Liebel’s invention was a fluid injector with a pressure jacket to contain the high pressures involved. At some point in the prosecution of their patent application someone got the bright idea that they could get broader protection by leaving out some of the limitations in their claims (a truth); they removed all references in the claims to the pressure jacket. The patent examiner allowed the claims.

The patent examiner did them no favor. When Liebel sued Medrad, they first lost the claims construction battle (the judge decided that the claims required the pressure jacket) but then won the appeals battle (the CAFC said NO pressure jacket was required). Based on the new claims construction, the district court concluded that Liebel’s patent was infringed (by the jacketless Medrad device) but that the claims were invalid because Liebel had failed to comply with the written description and enablement requirements!

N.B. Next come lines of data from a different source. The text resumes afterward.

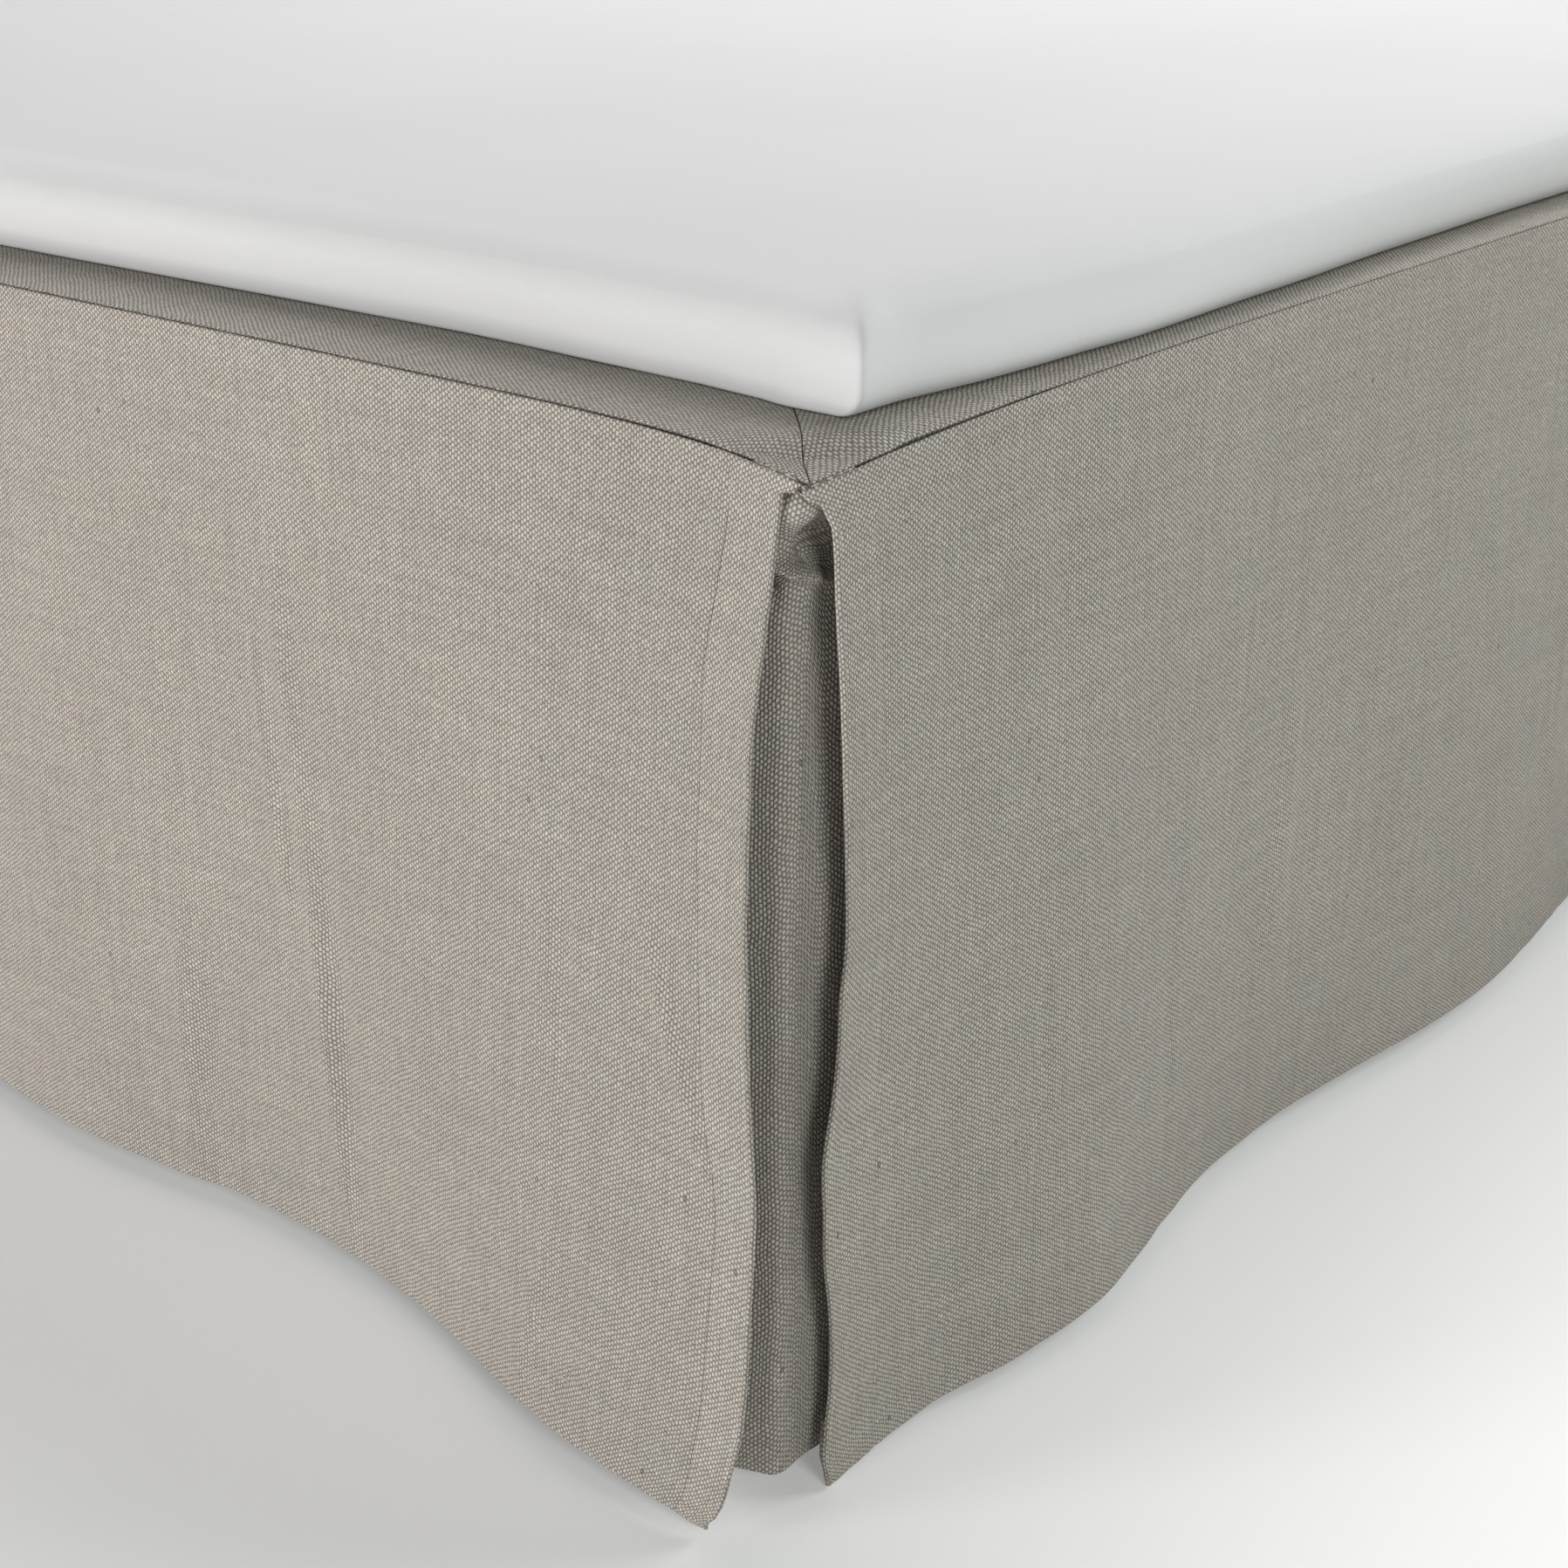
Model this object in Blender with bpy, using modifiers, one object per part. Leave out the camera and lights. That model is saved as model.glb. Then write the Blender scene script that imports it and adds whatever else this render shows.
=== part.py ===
"""Bed skirt with split foot corners, hanging from a bed base and held down by a mattress topper.

Metres, +Z up. The foot of the bed faces -Y and the floor is Z = 0. The split corner with the widest
flare is the one at +X, -Y.
"""

import math

import bmesh
import bpy
from mathutils import Vector

# Bed, measured at the skirt's seam line
BED_WIDTH = 1.600
BED_LENGTH = 2.000
DECK_HEIGHT = 0.512

# Cloth
CLOTH = 0.002
SEAM_GAP = 0.0003
DROP = 0.494
BAND_WIDTH = 0.140
INSERT_BEHIND = 0.0045
INSERT_DROP = 0.484

# Base, legs and topper
BASE_INSET = 0.016
BASE_CORNER = 0.050
BASE_EDGE = 0.010
EDGE_CLEAR = 0.010
LEG_HEIGHT = 0.130
LEG_TOP_RADIUS = 0.032
LEG_FOOT_RADIUS = 0.024
LEG_INSET = 0.085
TOPPER_THICK = 0.050
TOPPER_EDGE = 0.014

HALF_WIDTH = BED_WIDTH / 2
HALF_LENGTH = BED_LENGTH / 2

# How much the unsupported deck cloth droops at each foot corner, and how fast that fades along each seam
CORNER_SAG = {
    "right": {"depth": 0.0125, "along_foot": 0.052, "along_side": 0.095},
    "left": {"depth": 0.0100, "along_foot": 0.075, "along_side": 0.070},
}
CORNER_PULL = Vector((-0.005, -0.002, 0.0))
CORNER_PULL_FADE = 0.050
SAG_CURVE = 1.5

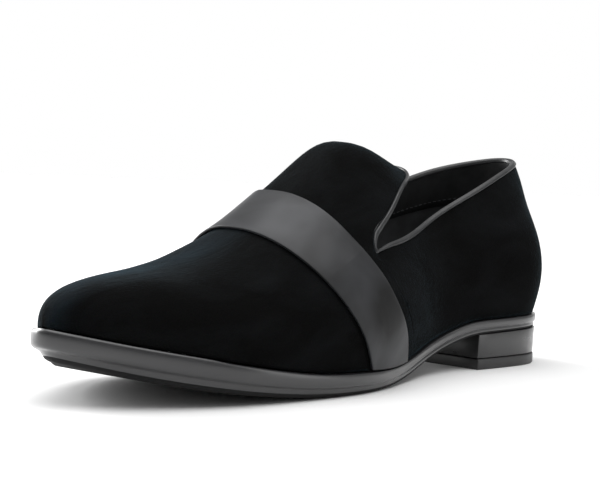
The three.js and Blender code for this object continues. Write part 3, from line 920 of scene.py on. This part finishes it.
# %% Room
BACKDROP = 1.0
ROOM = 0.3
CEILING = 0.3

world = bpy.data.worlds.new("studio")
world.use_nodes = True
tree = world.node_tree
heading = add(tree, "TexCoord").outputs["Generated"]
skyward = add(tree, "SeparateXYZ", links={"Vector": heading})
facing_lens = add(tree, "VectorMath", {1: backward}, {0: heading}, operation="DOT_PRODUCT")
wall = add(tree, "MapRange",
           {"From Min": -0.95, "From Max": -0.55, "To Min": BACKDROP, "To Max": ROOM},
           {"Value": facing_lens.outputs["Value"]}, interpolation_type="SMOOTHSTEP")
strength = add(tree, "MapRange", {"From Min": 0.17, "From Max": 0.42, "To Max": CEILING},
               {"Value": skyward.outputs["Z"], "To Min": wall.outputs[0]},
               interpolation_type="SMOOTHSTEP")
tree.links.new(strength.outputs[0], tree.nodes["Background"].inputs["Strength"])
tree.nodes["Background"].inputs["Color"].default_value = (1, 1, 1, 1)
bpy.context.scene.world = world
bpy.context.scene.view_settings.view_transform = "Standard"
print("room strengths", BACKDROP, ROOM, CEILING)

# %% Lights
OVERHEAD = 2.75
OVERHEAD_SPREAD = math.radians(75)

sky = bpy.data.lights.new("overhead", "SUN")
sky.energy = OVERHEAD
sky.angle = OVERHEAD_SPREAD
overhead = bpy.data.objects.new("overhead", sky)
bpy.context.scene.collection.objects.link(overhead)


def soft_box(name, across, height, toward, size, power):
    """An area light placed by how far right, up and towards the camera it stands, in metres."""
    lamp = bpy.data.lights.new(name, "AREA")
    lamp.shape = "RECTANGLE"
    lamp.size, lamp.size_y = size
    lamp.energy = power
    made = bpy.data.objects.new(name, lamp)
    bpy.context.scene.collection.objects.link(made)
    spot = level * across + Vector((0, 0, height)) + Vector((backward.x, backward.y, 0)) * toward
    made.location = spot
    made.rotation_euler = (TARGET - spot).to_track_quat("-Z", "Y").to_euler()
    print(name, "at", [round(value, 2) for value in spot])


soft_box("left_box", -1.1, 0.5, -0.7, (0.8, 0.9), 24)
soft_box("right_box", 1.2, 0.4, 0.2, (0.4, 0.9), 2.5)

This conclusion was to be expected - Liebel had never successfully made a jacketless system; their engineers testified that the use of a jacket was not a mere design option and that one of skill in the art would not know how to make a jacketless system; the specification described jacketless systems as “impractical“; the inventors had tried unsuccessfully to produce a jacketless system and that it was “too risky” to pursue further.

Yet, in spite of this understanding of the limits of the invention, in spite of having filed all claims with the limitation of a pressure jacket, Liebel and its patent attorney decided to delete these limitations from the claims and get a patent on the invention they wish they had invented.

Although I put most of the blame on Liebel’s patent attorneys, I also blame the patent examiner for allowing claims for which there was little or no support in the specification - no matter how loudly the patent attorneys cried.

Remember, to paraphrase Don Rumsfeld, you have to go to the patent office with the invention you have, not the invention you want.